I think Lebanon has stability now. I think you could say we are one of the most stable countries in the Middle East.
E You’d hope so!
[Laughs] As for electricity, we have passed this law and, yes, we will have a much better electricity situation a year and a half from now.
E You have encouraged industrialists to establish their businesses in the north, south and Bekaa, outside of the industrial heartlands. What incentives exist for them to do so?
If you move to the north or south the land is much cheaper and you can find lots of minimum-wage workers in those areas. You have more space…
E Does the government have a role to play in the regionalization of industry or is it something that has to happen naturally?
It has to happen naturally. It is natural to expand.
E How will the industrial sector have to adapt over the coming years if it is going to remain internationally competitive?
Governments don’t make companies competitive. I advise every chief executive officer or president or owner to have a good vision and be flexible. Times now benefit those who are flexible. Drop things that are not profitable, keep your ego away and be objective. I encourage Lebanese business people to be open-minded with regards to merging, which is still not much in the culture of the Arab world.
E How would you sum up your first several months in office?
I am working hard but I will leave the assessment to others.
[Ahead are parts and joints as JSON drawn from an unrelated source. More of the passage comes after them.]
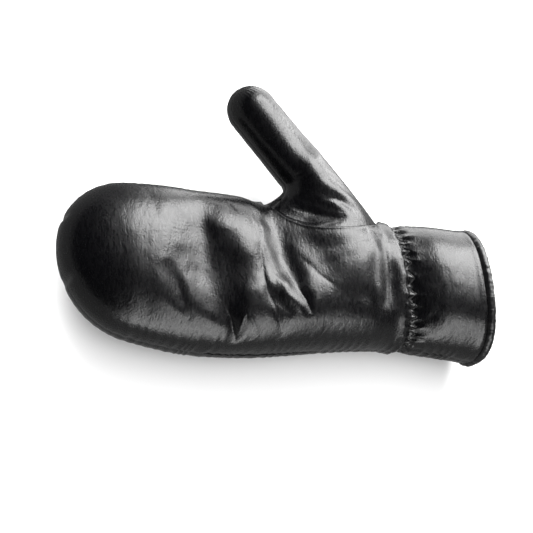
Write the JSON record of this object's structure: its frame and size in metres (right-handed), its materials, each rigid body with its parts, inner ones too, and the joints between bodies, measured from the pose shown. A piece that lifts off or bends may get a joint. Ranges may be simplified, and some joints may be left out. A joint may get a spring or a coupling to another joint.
{
  "type": "leather mitten",
  "caption": "Lined leather dress mitten for the right hand, lying palm up, with a set-in thumb, a gathered wrist and a bound cuff.",
  "frame": {"origin": "on the flat underside, where the back of the hand rests, under the middle of the palm", "axes": "+X from the fingertips to the cuff, +Y to the thumb, +Z out of the palm"},
  "size_m": [0.2666, 0.163, 0.0574],
  "materials": {
    "nappa_leather": "smooth glossy nappa with fine grain and fold creases",
    "binding_leather": "glossy rolled strip with fine cross creases"
  },
  "bodies": {
    "root": {"palm_panel": "nappa_leather", "back_panel": "nappa_leather", "thumb_front": "nappa_leather", "thumb_back": "nappa_leather", "thumb_gusset": "nappa_leather", "cuff_binding": "binding_leather"}
  },
  "joints": []
}
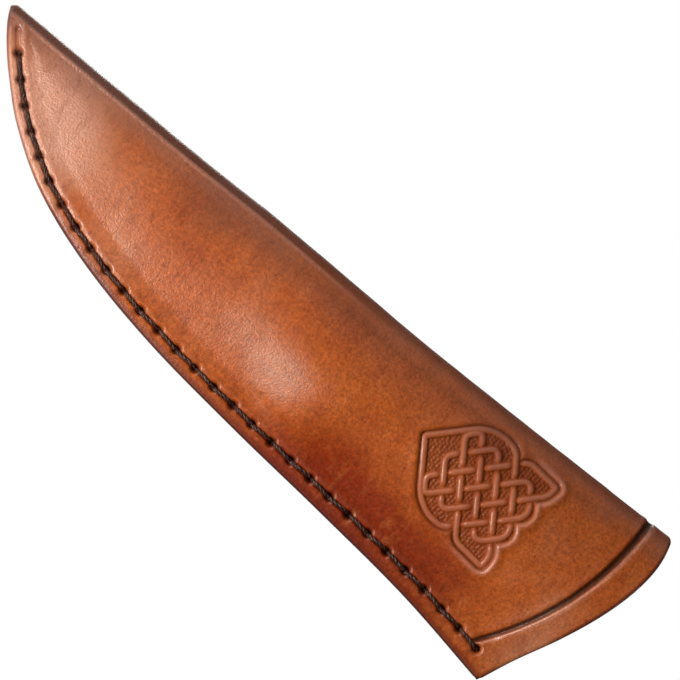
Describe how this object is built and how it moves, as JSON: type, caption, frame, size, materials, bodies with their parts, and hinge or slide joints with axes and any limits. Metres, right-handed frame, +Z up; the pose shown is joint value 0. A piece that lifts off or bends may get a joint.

I am working hard to finish my ideas. I am trying to finalize licenses and encourage people to come and do whatever they need from the ministry as soon as possible. We’re finishing their requests in a very short period of time… One more thing: we are planning to bring to the schools and the colleges [a program] which will give the students a chance to know more about industry in the country. I want the Lebanese to have trust in their industries and to have faith in a productive Lebanon and not just commerce. Look at some of the countries in Europe that depended too much on services and tourism. Shouldn’t we learn from that?